The Public Religion Research Institute has just released the 2012 American
Values Survey (PDF) and it focuses on, among other things, how the religiously unaffiliated will shape the upcoming elections (“and beyond”).
It also talks about our changing demographics, the rise of the Nones, and our views on a variety of social issues.
Let’s get to the good stuff:
When it comes to our numbers, nearly a third (32%) of the Millennials (18-29) are religiously unaffiliated, mirroring the results found by the Pew Research Center’s Forum on Religion & Public Life:
The survey also says that “15% of Americans have left the religious tradition in which they were raised to become religiously unaffiliated.”
But why did we leave our childhood faith?
Weird… Christian apologists always say we become atheists because we hate God or just want to sin. But those don’t show up in the list… I guess those Christians are just misinformed. Or liars. Shocking.
Ok, what about the politics?
When it comes to Obama, it turns out that 23% of the people likely to vote for him are religiously unaffiliated, making it the largest single “faith” group supporting him:
Compare that to Romney’s base, which only has 8% support from the “Nones”:
Once again, it raises the question of why the Democrats don’t try harder to appeal to our community. Our votes matter. Our votes could transform election results. And the Democrats don’t seem to care. Why the hell not?!
The survey inadvertently suggests one possible answer:
… religiously unaffiliated Americans are less likely to say they are certain to vote than religiously affiliated Americans (61% vs. 73%).
In other words, we may overwhelmingly support Obama, but when it comes to delivering on Election Day, the religious groups have us beaten. They do a better job than we do at getting voters out to support their candidates.
What does that mean for us? Personally, it means all future atheists conferences and events (especially at colleges and high schools) ought to include voter registration drives. We need to make sure atheists are as ready and informed as possible to vote for the better candidate. Sitting on the sidelines does us no good (neither does voting for a third party candidate, I would add, if you’re living in a swing state).

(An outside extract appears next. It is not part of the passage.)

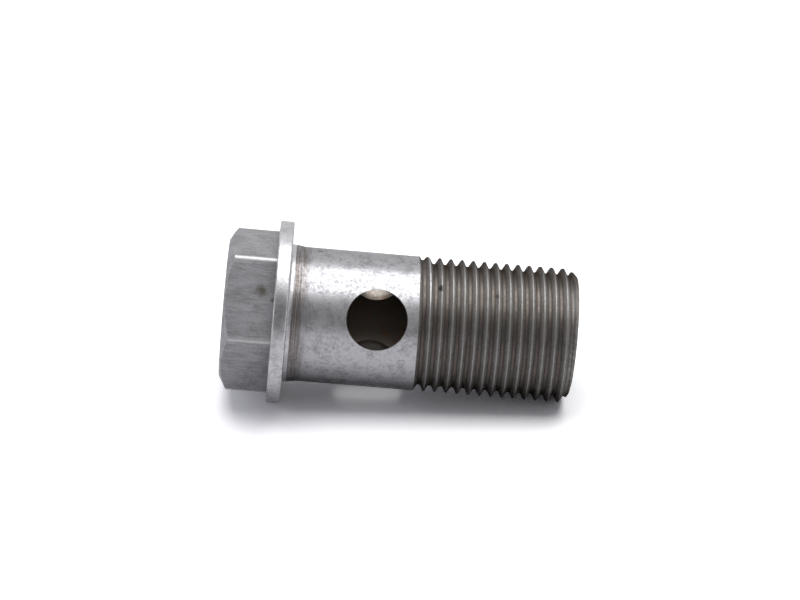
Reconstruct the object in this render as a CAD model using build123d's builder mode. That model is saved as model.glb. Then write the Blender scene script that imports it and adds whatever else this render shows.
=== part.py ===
from build123d import *
import math
import os

# Banjo bolt, M18 x 1.5, turned and drilled from one bar of steel. Sizes are in millimetres.
# It stands on its head: z = 0 is the head's end face, and the shank points along +Z.
# Angles are counted from +X towards +Y, and the first cross hole opens towards -Y.

# Hexagonal head
across_flats = 19.0
head_height = 6.5
hex_corner_radius = 0.4
hex_turn = -8.3
head_face_diameter = 18.2
head_chamfer_angle = 30.0

# Collar, whose upper face bears on the fitting
collar_diameter = 24.3
collar_thickness = 1.9
collar_edge_radius = 0.25

# Shank, of the thread's outside diameter along its whole length
shank_diameter = 17.9
shank_length = 38.0
end_chamfer = 0.9

# Land beside the collar, turned a little stouter than the ground shank
land_step = 0.2
land_length = 0.5
land_taper_length = 1.3

# Axial bore, drilled from the threaded end
bore_diameter = 13.5
bore_depth = 32.4
bore_mouth_chamfer = 0.4
drill_point_angle = 118.0

# Cross holes from the shank into the bore
cross_hole_diameter = 8.0
cross_hole_height = 11.65
cross_hole_count = 3
first_cross_hole_angle = -90.0

# Radii, and heights from the head's end face
head_face_radius = head_face_diameter / 2
collar_radius = collar_diameter / 2
shank_radius = shank_diameter / 2
land_radius = shank_radius + land_step
bore_radius = bore_diameter / 2
seat_height = head_height + collar_thickness
land_height = seat_height + land_length
land_end_height = land_height + land_taper_length
total_height = seat_height + shank_length
bore_end_height = total_height - bore_depth
drill_point_length = bore_radius / math.tan(math.radians(drill_point_angle / 2))
head_cone_height = math.tan(math.radians(head_chamfer_angle)) * (collar_radius - head_face_radius)


with BuildPart() as banjo_bolt:
    # Hexagon with rounded corners, coned at its end face
    with BuildSketch():
        RegularPolygon(across_flats / 2, 6, major_radius=False, rotation=hex_turn)
    extrude(amount=head_height)
    fillet(banjo_bolt.edges().filter_by(Axis.Z), hex_corner_radius)
    with BuildSketch(Plane.XZ):
        with BuildLine():
            Polyline(
                (head_face_radius, 0),
                (collar_radius, 0),
                (collar_radius, head_cone_height),
                close=True,
            )
        make_face()
    revolve(axis=Axis.Z, mode=Mode.SUBTRACT)

    # Collar, land and shank, turned as one profile
    with BuildSketch(Plane.XZ) as turned_profile:
        with BuildLine():
            Polyline(
                (0, head_height),
                (collar_radius, head_height),
                (collar_radius, seat_height),
                (land_radius, seat_height),
                (land_radius, land_height),
                (shank_radius, land_end_height),
                (shank_radius, total_height - end_chamfer),
                (shank_radius - end_chamfer, total_height),
                (0, total_height),
                close=True,
            )
        make_face()
        fillet(turned_profile.vertices().group_by(Axis.X)[-1], collar_edge_radius)
    revolve(axis=Axis.Z)

    # Axial bore with its drill point and a broken edge at the mouth
    with BuildSketch(Plane.XZ):
        with BuildLine():
            Polyline(
                (0, total_height),
                (bore_radius + bore_mouth_chamfer, total_height),
                (bore_radius, total_height - bore_mouth_chamfer),
                (bore_radius, bore_end_height),
                (0, bore_end_height - drill_point_length),
                close=True,
            )
        make_face()
    revolve(axis=Axis.Z, mode=Mode.SUBTRACT)

    # Cross holes from the shank's surface to the axis
    with PolarLocations(shank_radius, cross_hole_count, start_angle=first_cross_hole_angle):
        with Locations(Location((0, 0, seat_height + cross_hole_height), (0, 90, 0))):
            Hole(cross_hole_diameter / 2, depth=shank_radius)

banjo_bolt.part.label = "banjo_bolt"
os.makedirs("parts", exist_ok=True)
export_step(banjo_bolt.part, "parts/banjo_bolt.step")
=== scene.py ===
import bpy
import bmesh
import math
from mathutils import Matrix, Vector


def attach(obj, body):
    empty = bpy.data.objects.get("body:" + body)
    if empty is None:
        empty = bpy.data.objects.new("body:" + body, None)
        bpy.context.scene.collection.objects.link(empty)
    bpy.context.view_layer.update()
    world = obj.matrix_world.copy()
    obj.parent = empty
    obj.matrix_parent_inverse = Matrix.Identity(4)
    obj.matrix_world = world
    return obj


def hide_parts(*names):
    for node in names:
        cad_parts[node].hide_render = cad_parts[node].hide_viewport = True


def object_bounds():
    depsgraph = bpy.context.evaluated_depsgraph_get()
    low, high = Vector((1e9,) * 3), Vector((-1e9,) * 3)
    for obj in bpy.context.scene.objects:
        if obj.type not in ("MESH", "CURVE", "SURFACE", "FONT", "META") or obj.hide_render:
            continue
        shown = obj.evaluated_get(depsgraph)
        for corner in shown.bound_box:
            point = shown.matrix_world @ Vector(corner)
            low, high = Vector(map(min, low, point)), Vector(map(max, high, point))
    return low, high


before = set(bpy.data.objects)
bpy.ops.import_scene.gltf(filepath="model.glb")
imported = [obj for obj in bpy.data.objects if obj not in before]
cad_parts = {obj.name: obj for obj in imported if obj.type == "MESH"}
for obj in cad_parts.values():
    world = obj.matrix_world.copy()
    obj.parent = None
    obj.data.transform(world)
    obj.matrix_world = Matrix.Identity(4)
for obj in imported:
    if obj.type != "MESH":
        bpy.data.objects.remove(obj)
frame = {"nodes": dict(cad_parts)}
cadLow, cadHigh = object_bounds()
print("frame loaded:", ", ".join(frame["nodes"]))

mm = 0.001  # sizes below are in millimetres, angles in degrees
hair = 0.0005  # less than any real size, for points that lie on a line
smoothUnder = 34  # edges that turn less than this are shaded smooth


def clearSelection():
    if bpy.context.object and bpy.context.object.mode != "OBJECT":
        bpy.ops.object.mode_set(mode="OBJECT")
    bpy.ops.object.select_all(action="DESELECT")


def makeActive(piece):
    clearSelection()
    piece.select_set(True)
    bpy.context.view_layer.objects.active = piece


def nameActive(name):
    piece = bpy.context.object
    piece.name = name
    piece.data.name = name
    return piece


def applyModifier(piece, kind, **settings):
    makeActive(piece)
    modifier = piece.modifiers.new(kind.lower(), kind)
    for key, value in settings.items():
        setattr(modifier, key, value)
    bpy.ops.object.modifier_apply(modifier=modifier.name)


def booleanWith(piece, tool, operation):
    applyModifier(piece, "BOOLEAN", object=tool, operation=operation, solver="EXACT")
    bpy.data.objects.remove(tool)


def editMesh(piece, mode, action):
    # into edit mode, with everything selected or nothing
    makeActive(piece)
    bpy.ops.object.mode_set(mode="EDIT")
    bpy.ops.mesh.select_mode(type=mode)
    bpy.ops.mesh.select_all(action=action)


def mergeClose(piece):
    editMesh(piece, "VERT", "SELECT")
    bpy.ops.mesh.remove_doubles(threshold=hair * mm)
    bpy.ops.object.mode_set(mode="OBJECT")


def editOpenRim(piece, height):
    # into edit mode, with only the open rim at a height selected
    editMesh(piece, "EDGE", "DESELECT")
    mesh = bmesh.from_edit_mesh(piece.data)
    for edge in mesh.edges:
        level = all(abs(vert.co.z / mm - height) < hair for vert in edge.verts)
        edge.select_set(edge.is_boundary and level)
    bmesh.update_edit_mesh(piece.data)


def extrudeRing(piece, radius, height):
    # the selected ring is extruded, and the new one is set true to a radius at a height
    bpy.ops.mesh.extrude_region_move()
    mesh = bmesh.from_edit_mesh(piece.data)
    for vert in mesh.verts:
        if vert.select:
            around = vert.co.xy.normalized() * radius * mm
            vert.co = (around.x, around.y, height * mm)
    bmesh.update_edit_mesh(piece.data)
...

Incidentally, 73% of the Unaffiliated support Obama, while 22% support Romney.
Another piece of interesting information involves the dissection of unaffiliated people into distinct groups: Unattached Believers, Seculars, and Atheists/Agnostics (click image to enlarge):
When it comes to legalizing marijuana, the religiously unaffiliated are on the right side of the issue moreso than any other demographic:
When it comes to abortion and the death penalty, the Unaffiliated are overwhelmingly in support of legal abortions, but disappointingly high when it comes to support of the death penalty:
When it comes to marriage equality, atheists and agnostics are obviously in support of it, but the percentage for us is much higher than even that of “secular” Americans and unattached believers:
Nearly three-quarters (74%) of religiously unaffiliated Americans favor same-sex marriage. Within this group, however, there are differences in intensity. Atheists and agnostics (89%) are more likely than secular Americans (70%) and unattached believers (57%) to favor allowing gay and lesbian couples to marry legally.
Overall, the more fervent an atheist or agnostic you are, the more likely you are to support liberal causes. Not really a surprise, but it’s always nice to put numbers to it.